At Alumno our focus is on changing the perception of these developments, and highlighting the importance of student communities as part of the wider place-building agenda.

From the students’ perspective there is a lot to be gained from living in managed student buildings. They are able, in the majority of cases, to secure a below market all-inclusive rent for a long-term period. The homes are better regulated and more secure than what was on offer in previous years. There is also a transparency and a dependability that arguably didn’t exist previously between student and landlord. 

Where cities have plentiful dedicated student accommodation, the private rental market has received a fresh stock of student houses now available for professionals and families to rent. When reports show a chronic housing shortage in the UK, anything that eases pressure on the rental market can only be a good thing. Students are also a powerful contributor to local communities, leading what there is to offer in terms of local amenities.

However, it’s vital that developers listen to the needs of the local community and not least the students themselves. Standards in student housing have risen and the benchmark is set high – and with this expectations are changing. 

Alumno has two ground-breaking developments opening this month that embody our key place-making agenda of working closely with the local residents as well as the universities to create something which benefits the whole community. 

Sheraton Park, Durham

Based on the site of the former New College Durham at Nevilles Cross, Sheraton Park provides rooms for 418 students. The on-site facilities cater for a mixture of post-graduates, returning students and some fellows, and include en-suite bedrooms, studios and accessible bedrooms. There is also a community room provided for the Sheraton residents on the ground floor of Neville House. 

The three-acre site, located a mile from Durham City Centre, also benefits from high-grade parkland, providing a large green open space for everyone within the new community to enjoy.
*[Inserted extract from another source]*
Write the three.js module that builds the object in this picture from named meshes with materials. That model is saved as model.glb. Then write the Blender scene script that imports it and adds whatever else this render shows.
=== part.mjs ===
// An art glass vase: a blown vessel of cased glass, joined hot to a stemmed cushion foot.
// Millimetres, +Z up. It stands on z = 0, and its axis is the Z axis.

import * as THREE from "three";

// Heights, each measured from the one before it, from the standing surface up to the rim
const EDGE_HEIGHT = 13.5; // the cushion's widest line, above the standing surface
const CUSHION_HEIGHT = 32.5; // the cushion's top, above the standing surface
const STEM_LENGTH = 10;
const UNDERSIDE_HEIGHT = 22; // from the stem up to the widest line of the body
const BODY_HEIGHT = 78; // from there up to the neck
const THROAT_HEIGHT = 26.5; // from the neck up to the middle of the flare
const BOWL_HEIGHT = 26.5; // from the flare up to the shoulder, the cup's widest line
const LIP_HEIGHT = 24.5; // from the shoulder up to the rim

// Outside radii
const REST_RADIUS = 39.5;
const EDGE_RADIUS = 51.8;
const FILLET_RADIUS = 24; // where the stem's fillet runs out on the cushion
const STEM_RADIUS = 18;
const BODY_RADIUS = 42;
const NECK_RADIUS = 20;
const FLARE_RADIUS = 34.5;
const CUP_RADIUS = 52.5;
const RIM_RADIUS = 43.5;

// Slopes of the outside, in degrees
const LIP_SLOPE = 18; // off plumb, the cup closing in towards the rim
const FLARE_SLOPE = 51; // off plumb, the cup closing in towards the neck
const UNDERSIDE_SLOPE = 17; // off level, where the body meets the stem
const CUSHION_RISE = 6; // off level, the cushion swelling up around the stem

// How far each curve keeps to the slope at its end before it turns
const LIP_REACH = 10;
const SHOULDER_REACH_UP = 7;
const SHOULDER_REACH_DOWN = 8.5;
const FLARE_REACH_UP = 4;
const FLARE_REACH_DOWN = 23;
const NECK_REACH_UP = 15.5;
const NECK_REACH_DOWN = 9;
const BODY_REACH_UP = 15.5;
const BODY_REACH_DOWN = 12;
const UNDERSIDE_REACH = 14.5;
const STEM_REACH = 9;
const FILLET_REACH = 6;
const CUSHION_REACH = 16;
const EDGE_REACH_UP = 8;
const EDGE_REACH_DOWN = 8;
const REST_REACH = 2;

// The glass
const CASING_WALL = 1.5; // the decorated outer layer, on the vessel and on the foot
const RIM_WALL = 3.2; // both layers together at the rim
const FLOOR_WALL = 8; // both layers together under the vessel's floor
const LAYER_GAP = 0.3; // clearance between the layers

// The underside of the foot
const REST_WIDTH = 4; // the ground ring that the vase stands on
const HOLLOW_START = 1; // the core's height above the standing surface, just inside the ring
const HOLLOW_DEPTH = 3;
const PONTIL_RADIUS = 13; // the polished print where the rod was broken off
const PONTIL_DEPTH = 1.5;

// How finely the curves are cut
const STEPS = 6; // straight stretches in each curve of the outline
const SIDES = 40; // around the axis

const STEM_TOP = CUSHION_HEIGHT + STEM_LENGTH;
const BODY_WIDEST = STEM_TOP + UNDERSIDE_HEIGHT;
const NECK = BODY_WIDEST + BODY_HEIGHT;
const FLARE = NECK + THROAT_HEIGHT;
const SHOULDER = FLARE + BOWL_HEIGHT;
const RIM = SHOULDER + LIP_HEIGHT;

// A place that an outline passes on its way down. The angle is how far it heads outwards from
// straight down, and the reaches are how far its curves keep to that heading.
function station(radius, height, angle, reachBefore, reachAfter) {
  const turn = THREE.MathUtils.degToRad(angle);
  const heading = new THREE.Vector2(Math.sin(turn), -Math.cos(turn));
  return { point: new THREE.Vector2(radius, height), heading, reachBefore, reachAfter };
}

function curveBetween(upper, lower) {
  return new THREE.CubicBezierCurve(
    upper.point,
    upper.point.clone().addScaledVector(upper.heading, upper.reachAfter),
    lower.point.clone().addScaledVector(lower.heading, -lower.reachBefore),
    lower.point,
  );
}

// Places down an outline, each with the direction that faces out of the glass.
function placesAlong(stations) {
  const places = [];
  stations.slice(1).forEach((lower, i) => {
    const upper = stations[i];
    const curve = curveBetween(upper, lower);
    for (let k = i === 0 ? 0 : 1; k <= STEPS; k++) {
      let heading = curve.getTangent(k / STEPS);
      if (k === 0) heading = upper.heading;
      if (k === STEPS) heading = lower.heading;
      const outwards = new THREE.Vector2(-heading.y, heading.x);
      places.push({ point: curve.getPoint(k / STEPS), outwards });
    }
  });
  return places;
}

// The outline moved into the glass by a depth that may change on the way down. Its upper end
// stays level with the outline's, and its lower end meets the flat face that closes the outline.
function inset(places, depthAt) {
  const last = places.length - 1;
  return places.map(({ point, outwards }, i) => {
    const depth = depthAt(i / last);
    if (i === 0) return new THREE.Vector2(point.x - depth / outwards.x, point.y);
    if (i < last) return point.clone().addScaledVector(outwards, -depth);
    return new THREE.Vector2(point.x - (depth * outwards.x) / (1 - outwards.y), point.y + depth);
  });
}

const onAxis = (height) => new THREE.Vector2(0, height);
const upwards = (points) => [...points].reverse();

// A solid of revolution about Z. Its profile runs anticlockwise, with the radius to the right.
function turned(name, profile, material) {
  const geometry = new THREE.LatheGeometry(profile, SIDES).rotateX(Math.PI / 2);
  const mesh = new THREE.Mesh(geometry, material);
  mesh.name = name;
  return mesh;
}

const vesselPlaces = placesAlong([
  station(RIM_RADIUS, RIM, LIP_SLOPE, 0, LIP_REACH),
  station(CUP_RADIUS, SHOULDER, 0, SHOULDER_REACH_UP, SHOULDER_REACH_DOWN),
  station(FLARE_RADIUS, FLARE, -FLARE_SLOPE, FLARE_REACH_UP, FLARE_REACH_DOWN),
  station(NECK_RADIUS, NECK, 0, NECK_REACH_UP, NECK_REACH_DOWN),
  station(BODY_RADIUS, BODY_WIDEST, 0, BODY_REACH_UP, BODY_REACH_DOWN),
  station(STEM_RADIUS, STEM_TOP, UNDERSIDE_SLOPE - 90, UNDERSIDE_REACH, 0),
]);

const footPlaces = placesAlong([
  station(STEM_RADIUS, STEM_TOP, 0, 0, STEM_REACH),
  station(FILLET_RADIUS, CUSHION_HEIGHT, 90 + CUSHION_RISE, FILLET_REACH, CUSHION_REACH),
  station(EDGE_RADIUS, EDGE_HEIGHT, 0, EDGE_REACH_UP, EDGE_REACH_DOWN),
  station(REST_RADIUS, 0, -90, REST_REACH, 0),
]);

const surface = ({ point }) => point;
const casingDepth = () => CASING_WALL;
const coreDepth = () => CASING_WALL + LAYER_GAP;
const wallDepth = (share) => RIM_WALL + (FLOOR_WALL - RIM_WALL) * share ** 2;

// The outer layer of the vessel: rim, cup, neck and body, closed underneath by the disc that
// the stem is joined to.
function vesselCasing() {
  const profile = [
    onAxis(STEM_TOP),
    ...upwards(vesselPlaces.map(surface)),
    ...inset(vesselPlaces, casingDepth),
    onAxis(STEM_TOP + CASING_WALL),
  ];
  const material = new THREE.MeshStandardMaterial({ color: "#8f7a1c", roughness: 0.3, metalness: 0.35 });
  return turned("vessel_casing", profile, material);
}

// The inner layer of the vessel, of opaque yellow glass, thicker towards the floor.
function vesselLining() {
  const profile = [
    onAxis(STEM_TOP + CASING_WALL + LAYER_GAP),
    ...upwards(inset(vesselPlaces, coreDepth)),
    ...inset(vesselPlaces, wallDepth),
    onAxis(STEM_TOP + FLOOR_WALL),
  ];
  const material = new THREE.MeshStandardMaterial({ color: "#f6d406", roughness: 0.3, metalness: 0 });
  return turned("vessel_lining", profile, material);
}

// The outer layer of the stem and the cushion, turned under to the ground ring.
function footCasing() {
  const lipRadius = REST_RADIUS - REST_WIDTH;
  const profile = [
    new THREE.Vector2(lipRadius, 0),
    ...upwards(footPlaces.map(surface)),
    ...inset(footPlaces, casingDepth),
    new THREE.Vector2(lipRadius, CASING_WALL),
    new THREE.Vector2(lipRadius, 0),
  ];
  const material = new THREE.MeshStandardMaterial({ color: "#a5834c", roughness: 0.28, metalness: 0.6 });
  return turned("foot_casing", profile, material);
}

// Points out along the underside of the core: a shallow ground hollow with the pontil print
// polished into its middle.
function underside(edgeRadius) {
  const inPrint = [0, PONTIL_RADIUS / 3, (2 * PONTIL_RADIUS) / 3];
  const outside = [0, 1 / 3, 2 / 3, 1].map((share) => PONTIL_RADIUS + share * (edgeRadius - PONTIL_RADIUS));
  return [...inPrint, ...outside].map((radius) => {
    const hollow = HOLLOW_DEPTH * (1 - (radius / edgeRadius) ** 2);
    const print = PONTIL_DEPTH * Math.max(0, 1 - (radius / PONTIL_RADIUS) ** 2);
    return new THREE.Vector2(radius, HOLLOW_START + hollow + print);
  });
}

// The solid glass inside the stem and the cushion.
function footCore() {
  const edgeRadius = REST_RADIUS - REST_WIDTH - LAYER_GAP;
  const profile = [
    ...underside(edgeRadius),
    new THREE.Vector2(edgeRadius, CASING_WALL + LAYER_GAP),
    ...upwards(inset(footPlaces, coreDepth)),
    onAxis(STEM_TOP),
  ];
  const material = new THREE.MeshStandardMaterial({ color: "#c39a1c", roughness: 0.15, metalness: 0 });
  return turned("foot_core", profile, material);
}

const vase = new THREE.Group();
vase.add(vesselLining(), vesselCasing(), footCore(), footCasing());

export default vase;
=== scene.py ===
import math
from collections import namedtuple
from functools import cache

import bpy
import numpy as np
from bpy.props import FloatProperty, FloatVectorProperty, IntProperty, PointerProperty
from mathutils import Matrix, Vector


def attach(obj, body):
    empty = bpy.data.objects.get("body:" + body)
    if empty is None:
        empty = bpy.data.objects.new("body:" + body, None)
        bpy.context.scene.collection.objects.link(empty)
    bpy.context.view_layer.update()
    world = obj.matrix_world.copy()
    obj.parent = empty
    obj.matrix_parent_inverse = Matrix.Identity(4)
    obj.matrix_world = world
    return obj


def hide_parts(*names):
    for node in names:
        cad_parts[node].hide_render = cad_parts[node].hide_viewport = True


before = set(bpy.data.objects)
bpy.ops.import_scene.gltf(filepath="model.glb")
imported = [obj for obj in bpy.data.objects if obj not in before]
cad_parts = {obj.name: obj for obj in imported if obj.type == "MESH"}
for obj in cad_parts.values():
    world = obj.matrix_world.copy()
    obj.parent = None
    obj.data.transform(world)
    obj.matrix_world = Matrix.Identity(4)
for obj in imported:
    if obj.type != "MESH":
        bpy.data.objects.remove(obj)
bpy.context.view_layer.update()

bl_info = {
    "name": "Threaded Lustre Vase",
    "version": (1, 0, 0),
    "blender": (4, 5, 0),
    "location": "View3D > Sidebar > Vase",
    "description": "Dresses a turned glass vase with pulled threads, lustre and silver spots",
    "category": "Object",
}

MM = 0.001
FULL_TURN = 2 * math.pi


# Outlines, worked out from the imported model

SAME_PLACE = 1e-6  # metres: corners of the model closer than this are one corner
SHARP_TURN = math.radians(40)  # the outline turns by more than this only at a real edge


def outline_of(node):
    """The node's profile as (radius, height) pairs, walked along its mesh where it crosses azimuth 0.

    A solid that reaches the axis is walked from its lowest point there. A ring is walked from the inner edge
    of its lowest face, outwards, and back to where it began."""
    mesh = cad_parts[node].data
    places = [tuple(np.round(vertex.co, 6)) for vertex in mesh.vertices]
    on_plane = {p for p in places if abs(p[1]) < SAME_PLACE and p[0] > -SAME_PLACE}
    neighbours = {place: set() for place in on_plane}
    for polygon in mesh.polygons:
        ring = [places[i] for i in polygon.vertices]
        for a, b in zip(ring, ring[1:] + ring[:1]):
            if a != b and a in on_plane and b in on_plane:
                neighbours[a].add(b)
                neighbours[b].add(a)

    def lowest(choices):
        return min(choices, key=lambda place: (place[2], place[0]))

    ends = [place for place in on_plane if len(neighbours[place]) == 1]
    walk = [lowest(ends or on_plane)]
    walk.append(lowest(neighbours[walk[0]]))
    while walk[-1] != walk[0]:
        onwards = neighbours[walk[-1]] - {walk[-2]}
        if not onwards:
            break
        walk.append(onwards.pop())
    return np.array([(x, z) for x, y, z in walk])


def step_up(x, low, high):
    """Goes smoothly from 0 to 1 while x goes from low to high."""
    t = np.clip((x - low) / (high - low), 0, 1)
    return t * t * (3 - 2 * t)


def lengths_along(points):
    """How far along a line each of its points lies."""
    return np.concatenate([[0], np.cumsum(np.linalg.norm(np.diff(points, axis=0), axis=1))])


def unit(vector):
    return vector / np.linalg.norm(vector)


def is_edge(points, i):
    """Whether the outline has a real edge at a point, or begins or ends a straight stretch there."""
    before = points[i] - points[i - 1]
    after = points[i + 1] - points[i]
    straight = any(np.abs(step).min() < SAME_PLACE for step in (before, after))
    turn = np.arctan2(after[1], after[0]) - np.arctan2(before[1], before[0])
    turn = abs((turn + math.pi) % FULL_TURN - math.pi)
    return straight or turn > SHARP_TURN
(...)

New residential footpaths and additional street lighting have also been instrumental in transforming a neglected and hazardous site into a safe, publicly accessible area.  
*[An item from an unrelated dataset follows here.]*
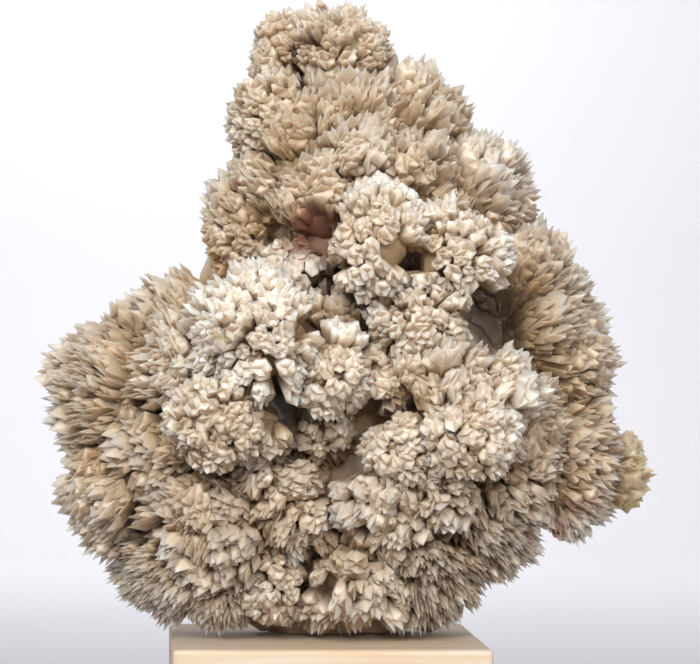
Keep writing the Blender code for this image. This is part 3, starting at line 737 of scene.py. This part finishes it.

As with all Alumno projects, art plays a key part in the new communal spaces. The new Sheraton Park International Sculpture Garden, features three sculptures on the theme of pilgrimage and journeys. Alumno has worked closely with curator Matthew Jarrett to commission work from three renowned international artists from countries that have strong links to Durham University. A ‘welcome’ poem has also been written for the entrance to the development by North East-based poet Ira Lightman.

The Union, Leamington

This high-quality, fully managed, safe and secure home for students is located next to the Grand Union Canal in Leamington Spa and offers good transport facilities. The Union Leamington can accommodate up to 187 students, and features a mix of ensuite and non-ensuite rooms grouped in studio, five-bed and eight-bed clusters. The cluster flats feature communal leisure areas, along with a shared kitchen/dining room.

Alumno continues its strong commitment to the arts here, again working with Matthew Jarratt to develop a suite of commissions that celebrate the life and work of local artist Sir Terry Frost.

The commissions include a poem by Bob Deveraux, which describes Terry’s early life in Leamington Spa and his journey to become one of Britain’s most recognisable abstract painters. There is also a series of four large cast iron floor plates based on the artists paintings, as well as four colourful digital prints in the atrium of the new building. The cast iron plates are set within a newly designed pocket park named the ‘Terry Frost Space’, which can be used by local walkers and the new students who will live at The Union.